Sadly, though, X4170 s/n 1004XF510D is unable to run the web server for some reason. We'll have to update the firmware by command line using TFTP instead.

Procedure:

  1. Locate the .pkg file inside the ZIPed distribution of the firmware update from Oracle
  2. place the .pkg file at the root of a TFTP server's file tree
  3. Log in to the SP (service processor, another name for ILOM) as root and do the following...
-> cd /SP/firmware
/SP/firmware

-> load -o verbose -source tftp://172.16.0.1/ILOM-3_0_16_15_h_r93405-Sun_Fire_X4170_X4270_X4275.pkg

NOTE: An upgrade takes about 6 minutes to complete. ILOM
      will enter a special mode to load new firmware. No
      other tasks can be performed in ILOM until the
      firmware upgrade is complete and ILOM is reset.

      You can choose to postpone the server BIOS upgrade until the
      next server poweroff.

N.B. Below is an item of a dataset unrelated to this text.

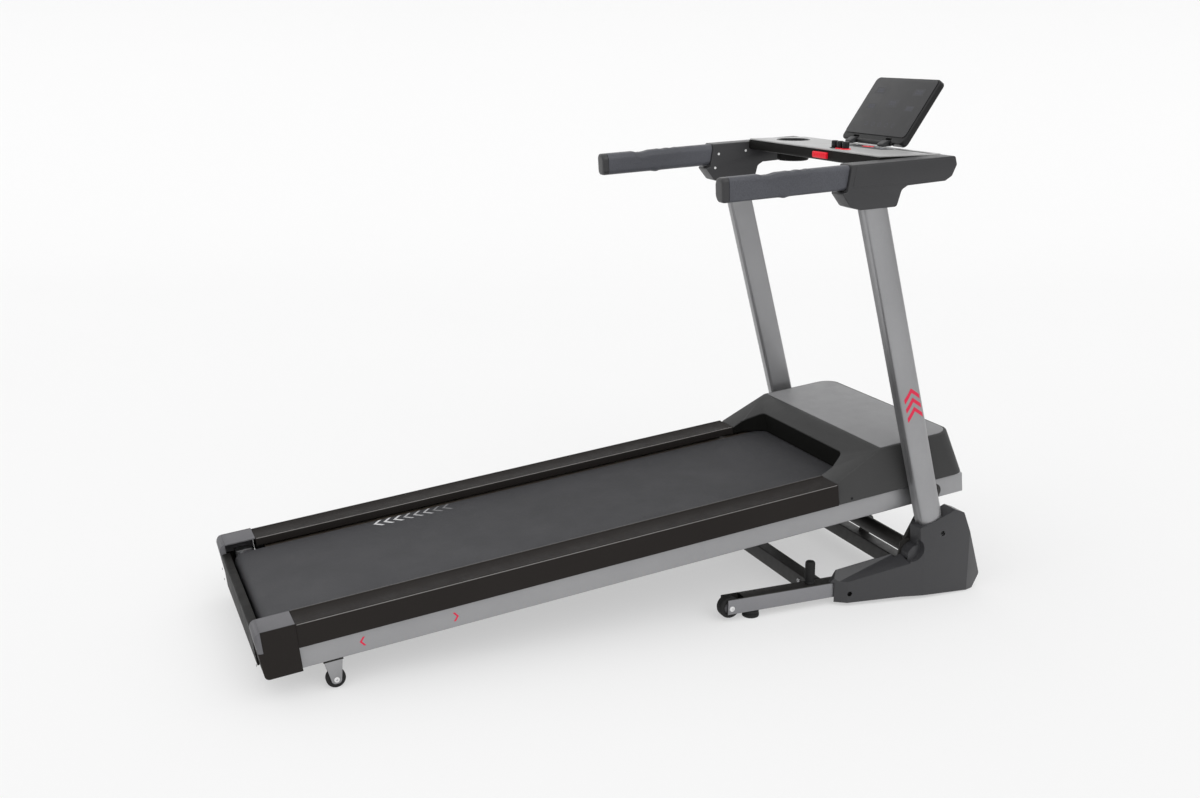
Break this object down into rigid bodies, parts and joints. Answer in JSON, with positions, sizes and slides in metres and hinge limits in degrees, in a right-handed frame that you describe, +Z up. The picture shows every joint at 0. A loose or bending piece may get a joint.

If you do not do that, you should
      perform a clean shutdown of the server before continuing.

Are you sure you want to load the specified file (y/n)? y
Preserve existing configuration (y/n)? n
Delay BIOS upgrade until next server poweroff (note: host poweroff will always happen when upgrading from 2.x) (y/n)? n
Version: 3.0.16.15.h
Build: r93405
Date: Fri Oct 10 14:24:19 CST 2014
...........
Start update of: Service Processor Firmware
.............................................................................
Finish update of: Service Processor Firmware
.........
Start update of: Service Processor BIOS
........
Finish update of: Service Processor BIOS
.
Finished updates


Firmware update is complete.
ILOM will now be restarted with the new firmware.


-> /sbin/reboot

Something in the update process has made for a working HTTPS server on the ILOM. It may have not had the x509 certificate and key it needed to start. Regardless, it's up now.